Let’s now explore the various concrete operations children start to master during this middle childhood stage of their development:
Conservation
Conservation involves the ability to understand when the amount of something remains constant across two or more situations despite the appearance of that thing changing across those situations. The idea of conservation can be applied to any form of measurement, including number, mass, length, area, volume, etc. Piaget’s famous example of conservation was performed using liquids poured into different shaped containers. Though the volume of liquid remains constant across the two containers, each container has a very different visual appearance, with one being tall and thin, while another was short and wide. Using this setup, Piaget was able to show that middle childhood-aged children were able to appreciate that the total amount of liquid was unchanged despite being poured into differently shaped containers. Younger children were characteristically fooled by the appearance of the containers and tended to conclude that wider, shorter containers held less water than taller, thinner containers.
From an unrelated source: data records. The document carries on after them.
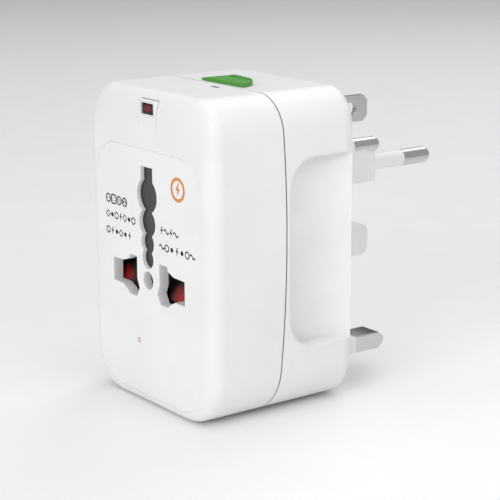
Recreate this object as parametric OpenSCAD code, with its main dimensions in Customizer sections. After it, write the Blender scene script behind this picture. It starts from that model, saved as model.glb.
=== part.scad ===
// Universal travel adapter: a white pocket case with a multi-standard socket in front, and
// retractable British and American pins and a fold-away European fork behind.
// X is left to right as seen from the socket side, +Y is towards the plug pins, +Z is up.
// The origin is on the base plane, under the middle of the case.

/* [Case] */
// Width of the case
body_w = 50; // [49.5:0.5:51]
// Depth of the case from socket face to pin face
body_d = 41.4; // [41.4:0.1:42]
// Height of the case
body_h = 73.5; // [73.5:0.1:74]
// Radius of the lower corners in front view
corner_low = 11; // [10:0.5:12]
// Radius of the upper corners in front view
corner_high = 8; // [7:0.5:8.5]
// Radius of the edge between socket face and sides
edge_side = 4; // [3.5:0.5:4]
// Radius of the edge between socket face and base
edge_base = 2.5; // [2:0.5:3]
// Radius of the edge round the pin face
edge_back = 3; // [2.5:0.5:3]
// Height over which the socket face leans back into the top
lean_h = 8.5; // [7:0.5:9]
// How far that lean goes back
lean_d = 3; // [2.5:0.5:3.5]
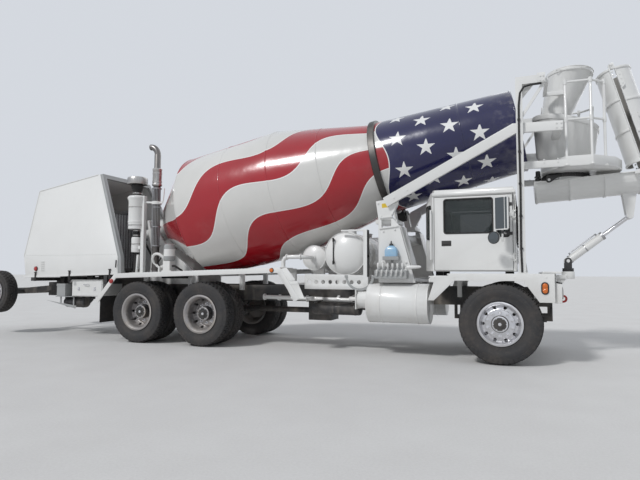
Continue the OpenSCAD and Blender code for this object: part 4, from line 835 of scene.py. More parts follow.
front_seals = Shape()
X_FOR_Y = Matrix(((0, 1, 0, 0), (1, 0, 0, 0), (0, 0, 1, 0), (0, 0, 0, 1)))  # changes X and Y over
rubber_channel(front_seals, rounded(-0.905, 1.715, 0.905, 2.355, 0.04), 0.222, 0.236, 0.02)
rubber_channel(front_seals, rounded(-0.555, 1.795, 0.555, 2.205, 0.04), -1.066, -1.052, 0.02)
bmesh.ops.transform(front_seals.bm, matrix=X_FOR_Y, verts=front_seals.bm.verts)
front_seals.make("cab_window_seals", black_rubber, slot="cab_trim", bevel=0.003)
corner_seals = Shape()
rubber_channel(corner_seals, rounded(-0.070, 1.775, 0.070, 2.255, 0.025), 0.002, 0.013, 0.016)
across_corner = Matrix(((0.530, -0.848, 0, -0.995), (0.848, 0.530, 0, 0.916), (0, 0, 1, 0), (0, 0, 0, 1)))
bmesh.ops.transform(corner_seals.bm, matrix=across_corner, verts=corner_seals.bm.verts)
corner_seals.mirrored().make("cab_corner_seals", black_rubber, slot="cab_trim", bevel=0.003)

wipers = Shape()
for y in (-0.46, 0.46):
    wipers.tube([(0.232, y, 1.70), (0.262, y, 1.70)], 0.016, 16)
    wipers.tube([(0.258, y, 1.70), (0.262, y + 0.17, 1.90), (0.255, y + 0.272, 2.06)], 0.007, 8)
    for x, width, height in ((0.250, 0.008, 0.014), (0.243, 0.010, 0.006)):
        wipers.beam((x, y + 0.252, 1.80), (x, y + 0.302, 2.30), width, height)
wipers.make("wipers", chassis_black, slot="black_steel", bevel=0.001)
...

In everyday life, children demonstrate conservation of number (of counting) when they realize that 10 cookies will remain constant in number no matter whether they are spread out or stacked into a tower. Children who grasp conservation of mass realize that their body weight will remain consistent, whether they stand up straight or sit cross-legged on a scale. Similarly, children who understand conservation of length understand that a rope is the same length regardless of whether it’s laid out straight or coiled up. Children who understand conservation of area know that the total space on a tabletop remains constant regardless of whether it is cluttered with objects or cleared. Recent research suggests that children in Western cultures tend to achieve conservation of number by age 7, conservation of mass and length by age 7 or 8, and conservation of area by age 8 or 9.